Reversing the court of appeals, the Supreme Court held the email exchanges did not establish a written contract. In doing so, the Supreme Court characterized the No Obligation Clause as a condition precedent to contract formation. Because the email exchanges did not constitute a “definite agreement” for purposes of the No Obligation Clause, the parties failed to satisfy all conditions precedent and therefore, no contract existed.

The Court also noted the strong public policy in Texas favoring freedom of contract which allows parties to stipulate through agreements the conditions upon which they will be bound. By including the No Obligation Clause in the confidentiality agreement, the parties provided themselves with the freedom to negotiate without fear of being bound by a contract. Ignoring such an agreement would discourage written negotiations for fear they would result in a binding agreement.

Copano Energy, LLC v. Bujnoch

Issued less than a month before the Chalker opinion, the Texas Supreme Court’s opinion in Copano similarly highlights the complications of entering into a contract via email exchanges. Copano involved a purported written agreement to extend a previously granted pipeline easement. In short, a Copano representative sent the landowners’ law firm an email stating “Copano agrees to pay your clients $70.00 per foot for the second 24 inch line it proposes to build.” The landowners accepted the offer in an email response (the “Offer/Acceptance Emails”). When Copano decided not to purchase the easement, the landowners brought suit, alleging the parties had entered into a contract to sell an easement for $70 per foot.
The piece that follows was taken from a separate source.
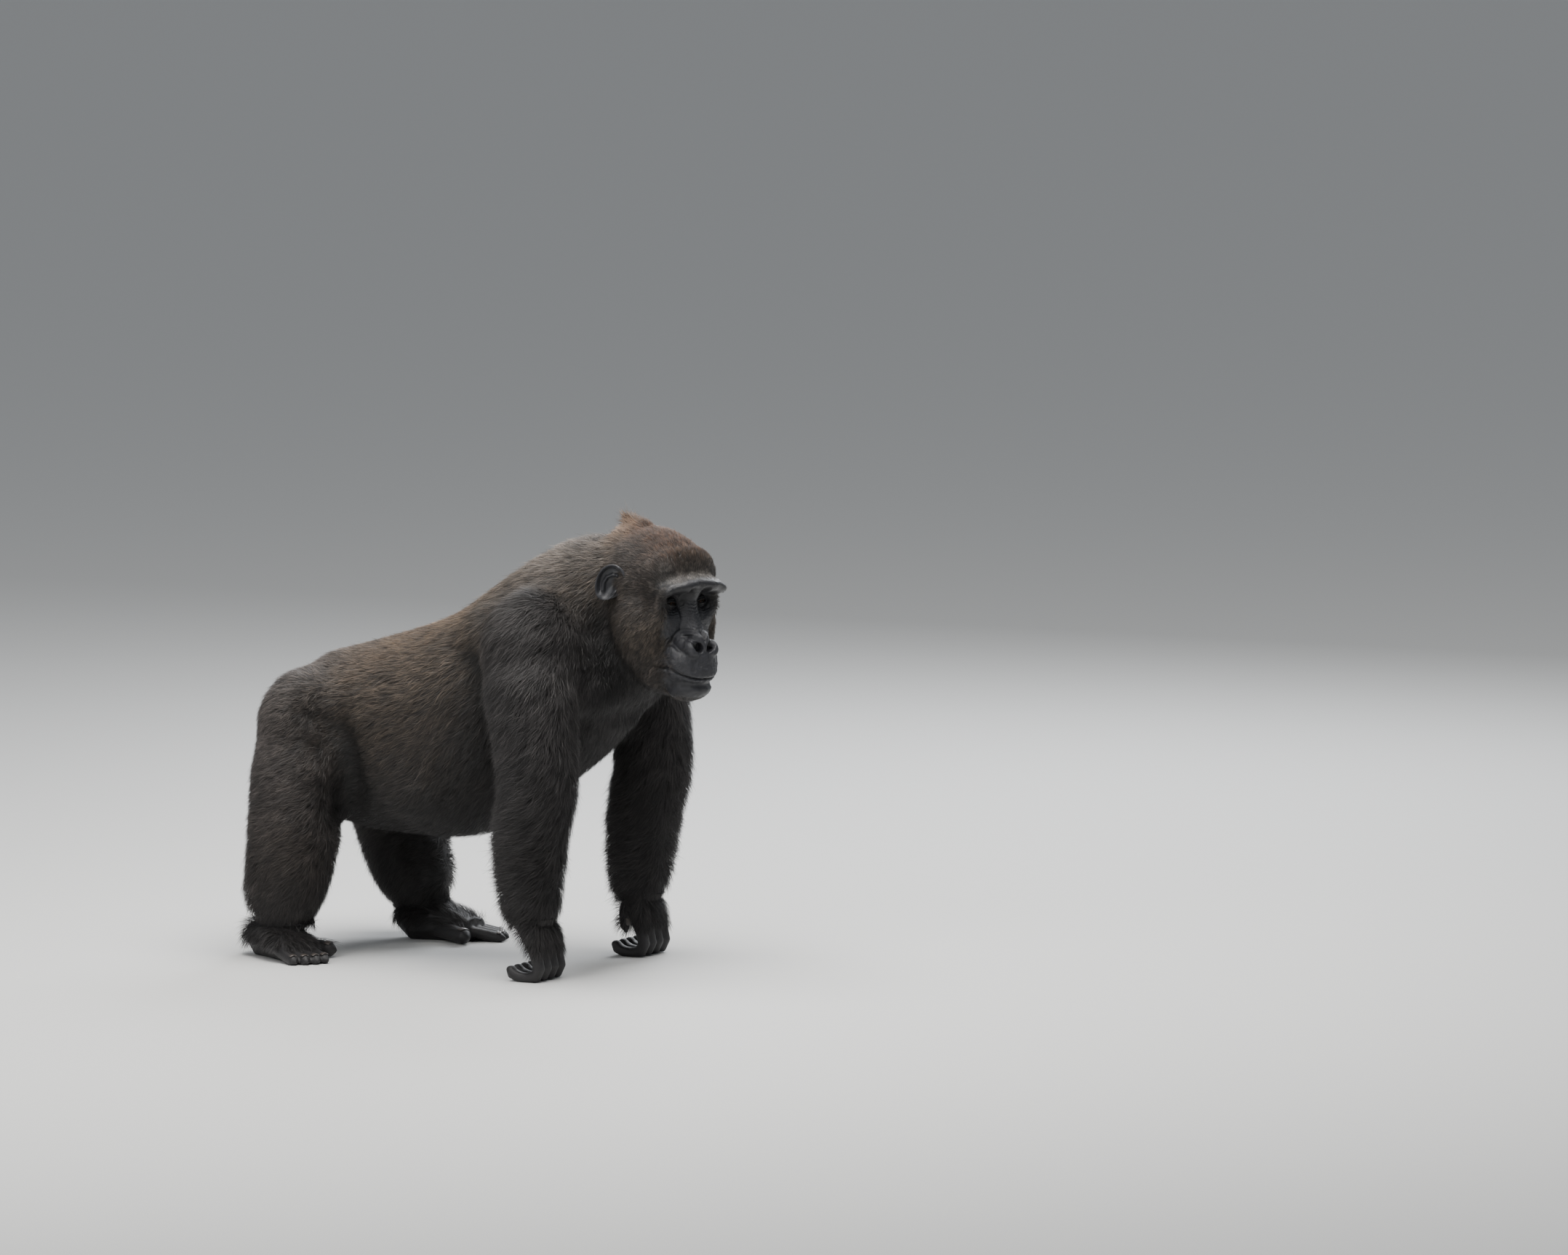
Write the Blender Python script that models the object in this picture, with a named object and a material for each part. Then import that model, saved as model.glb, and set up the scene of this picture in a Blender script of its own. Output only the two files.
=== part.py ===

The landowners conceded that Offer/Acceptance Emails did not contemplate essential terms such as the location of the easement, but pointed to an earlier email exchange (“Terms Emails”) in an attempt fill that void. The Court rejected the argument for two reasons. First, the Terms Emails did not reflect a current agreement to be bound by the terms they described. Instead, the Court explained, the repeated use of futuristic language (“[i]t will be a 24 inch gas line”; “we will be laying the line generally on the North side”) constituted an anticipated offering of those terms; not an actual offering of them. The Court also noted that nothing in the Offer/Acceptance Emails reflected an intent to be bound by the terms included in the Terms Emails.

Because the email exchanges did not clearly set forth the parties’ intent to be bound by essential terms, the Court found there was no written agreement to satisfy the Statute of Frauds.

Key take-aways from Chalker and Copano

  • While at times conversational and informal, email exchanges can constitute an enforceable agreement if the formation requirements are met.
  • Courts will hold parties to the agreements they sign—i.e. the No Obligation Clause in Chalker.
  • Conditions precedent matter.
  • A clear showing of a meeting of the minds is essential for contracts based on email exchanges.
  • To constitute an enforceable agreement, email exchanges must show a present intent to be bound by essential terms.

Lessons Learned from Chalker and Copano

  • Be careful with your emails because they can bind you. To avoid unintentionally entering into an binding contract, consider the following:
    • Utilize a No Obligation Clause or other language that makes clear there will be no binding agreement absent an independent, definitive agreement signed by the parties;
    • Avoid language demonstrating a present intent to be bound (i.e. “I agree”);
    • If merely negotiating, make that intention clear.
  • When attempting to enter into a contract via an email exchange, consider the following to ensure you are entering into a binding agreement:
    • Be sure the exchange includes an offer, acceptance, and essential terms.
    • If the essential terms will be incorporated from another email conversation or document, clearly indicate such.
    • Avoid futuristic language (i.e. “I will agree”);
    • Ensure emails evidence a meeting of the minds by clearly communicating the parties’ intent to enter into a binding contract and avoiding conversational tone.